Source data:
※

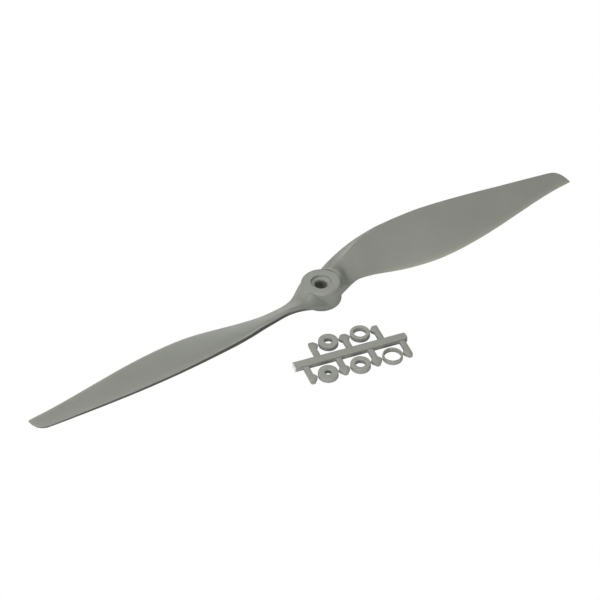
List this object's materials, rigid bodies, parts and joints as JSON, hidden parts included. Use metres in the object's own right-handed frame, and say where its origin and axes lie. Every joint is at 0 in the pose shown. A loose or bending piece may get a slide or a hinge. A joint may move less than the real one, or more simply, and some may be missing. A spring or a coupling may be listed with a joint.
{
  "type": "model aeroplane propeller",
  "caption": "Propeller for an electric model aeroplane, with a bored and recessed hub, and a moulded tree of shaft adapter rings lying beside it.",
  "frame": {"origin": "on the shaft bore's axis, in the plane of the hub's rear face, on which the propeller lies", "axes": "+Z along the bore towards the hub's front face, +X along the blades through both tips' trailing corners"},
  "size_m": [0.3302, 0.0798, 0.0161],
  "materials": {
    "propeller_nylon": "glass-filled nylon, moulded satin grey",
    "runner_nylon": "glass-filled nylon, moulded satin grey, with a pale torn end",
    "ring_nylon": "glass-filled nylon, moulded satin grey"
  },
  "bodies": {
    "propeller": {"propeller": "propeller_nylon"},
    "ring_tree": {"runner": "runner_nylon"},
    "ring_bore_3": {"ring_bore_3": "ring_nylon"},
    "ring_bore_5": {"ring_bore_5": "ring_nylon"},
    "ring_bore_8": {"ring_bore_8": "ring_nylon"},
    "ring_bore_4": {"ring_bore_4": "ring_nylon"},
    "ring_bore_6": {"ring_bore_6": "ring_nylon"}
  },
  "joints": [
    {"name": "tree_lift", "type": "slide", "parent": "propeller", "child": "ring_tree", "axis": [0, 0, 1], "range_m": [0, 0.06]},
    {"name": "ring_bore_3_twist", "type": "hinge", "parent": "ring_tree", "child": "ring_bore_3", "pos_m": [-0.02824, -0.04894, 0.00133], "axis": [0.9774, -0.2113, 0], "range_deg": [-30, 30], "stiffness_Nm_per_rad": 0.02},
    {"name": "ring_bore_5_twist", "type": "hinge", "parent": "ring_tree", "child": "ring_bore_5", "pos_m": [-0.01163, -0.05254, 0.00133], "axis": [0.9774, -0.2113, 0], "range_deg": [-30, 30], "stiffness_Nm_per_rad": 0.02},
    {"name": "ring_bore_8_twist", "type": "hinge", "parent": "ring_tree", "child": "ring_bore_8", "pos_m": [0.00499, -0.05613, 0.00133], "axis": [0.9774, -0.2113, 0], "range_deg": [-30, 30], "stiffness_Nm_per_rad": 0.02},
    {"name": "ring_bore_4_twist", "type": "hinge", "parent": "ring_tree", "child": "ring_bore_4", "pos_m": [-0.01597, -0.03052, 0.00133], "axis": [0.9774, -0.2113, 0], "range_deg": [-30, 30], "stiffness_Nm_per_rad": 0.02},
    {"name": "ring_bore_6_twist", "type": "hinge", "parent": "ring_tree", "child": "ring_bore_6", "pos_m": [0.00064, -0.03411, 0.00133], "axis": [0.9774, -0.2113, 0], "range_deg": [-30, 30], "stiffness_Nm_per_rad": 0.02}
  ]
}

※

The problem:
All of the data needs to be printed once more, exactly.

Output of the task:
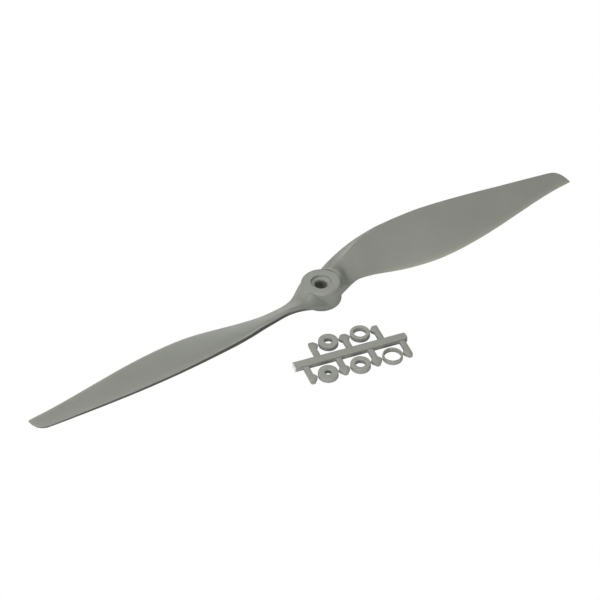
List this object's materials, rigid bodies, parts and joints as JSON, hidden parts included. Use metres in the object's own right-handed frame, and say where its origin and axes lie. Every joint is at 0 in the pose shown. A loose or bending piece may get a slide or a hinge. A joint may move less than the real one, or more simply, and some may be missing. A spring or a coupling may be listed with a joint.
{
  "type": "model aeroplane propeller",
  "caption": "Propeller for an electric model aeroplane, with a bored and recessed hub, and a moulded tree of shaft adapter rings lying beside it.",
  "frame": {"origin": "on the shaft bore's axis, in the plane of the hub's rear face, on which the propeller lies", "axes": "+Z along the bore towards the hub's front face, +X along the blades through both tips' trailing corners"},
  "size_m": [0.3302, 0.0798, 0.0161],
  "materials": {
    "propeller_nylon": "glass-filled nylon, moulded satin grey",
    "runner_nylon": "glass-filled nylon, moulded satin grey, with a pale torn end",
    "ring_nylon": "glass-filled nylon, moulded satin grey"
  },
  "bodies": {
    "propeller": {"propeller": "propeller_nylon"},
    "ring_tree": {"runner": "runner_nylon"},
    "ring_bore_3": {"ring_bore_3": "ring_nylon"},
    "ring_bore_5": {"ring_bore_5": "ring_nylon"},
    "ring_bore_8": {"ring_bore_8": "ring_nylon"},
    "ring_bore_4": {"ring_bore_4": "ring_nylon"},
    "ring_bore_6": {"ring_bore_6": "ring_nylon"}
  },
  "joints": [
    {"name": "tree_lift", "type": "slide", "parent": "propeller", "child": "ring_tree", "axis": [0, 0, 1], "range_m": [0, 0.06]},
    {"name": "ring_bore_3_twist", "type": "hinge", "parent": "ring_tree", "child": "ring_bore_3", "pos_m": [-0.02824, -0.04894, 0.00133], "axis": [0.9774, -0.2113, 0], "range_deg": [-30, 30], "stiffness_Nm_per_rad": 0.02},
    {"name": "ring_bore_5_twist", "type": "hinge", "parent": "ring_tree", "child": "ring_bore_5", "pos_m": [-0.01163, -0.05254, 0.00133], "axis": [0.9774, -0.2113, 0], "range_deg": [-30, 30], "stiffness_Nm_per_rad": 0.02},
    {"name": "ring_bore_8_twist", "type": "hinge", "parent": "ring_tree", "child": "ring_bore_8", "pos_m": [0.00499, -0.05613, 0.00133], "axis": [0.9774, -0.2113, 0], "range_deg": [-30, 30], "stiffness_Nm_per_rad": 0.02},
    {"name": "ring_bore_4_twist", "type": "hinge", "parent": "ring_tree", "child": "ring_bore_4", "pos_m": [-0.01597, -0.03052, 0.00133], "axis": [0.9774, -0.2113, 0], "range_deg": [-30, 30], "stiffness_Nm_per_rad": 0.02},
    {"name": "ring_bore_6_twist", "type": "hinge", "parent": "ring_tree", "child": "ring_bore_6", "pos_m": [0.00064, -0.03411, 0.00133], "axis": [0.9774, -0.2113, 0], "range_deg": [-30, 30], "stiffness_Nm_per_rad": 0.02}
  ]
}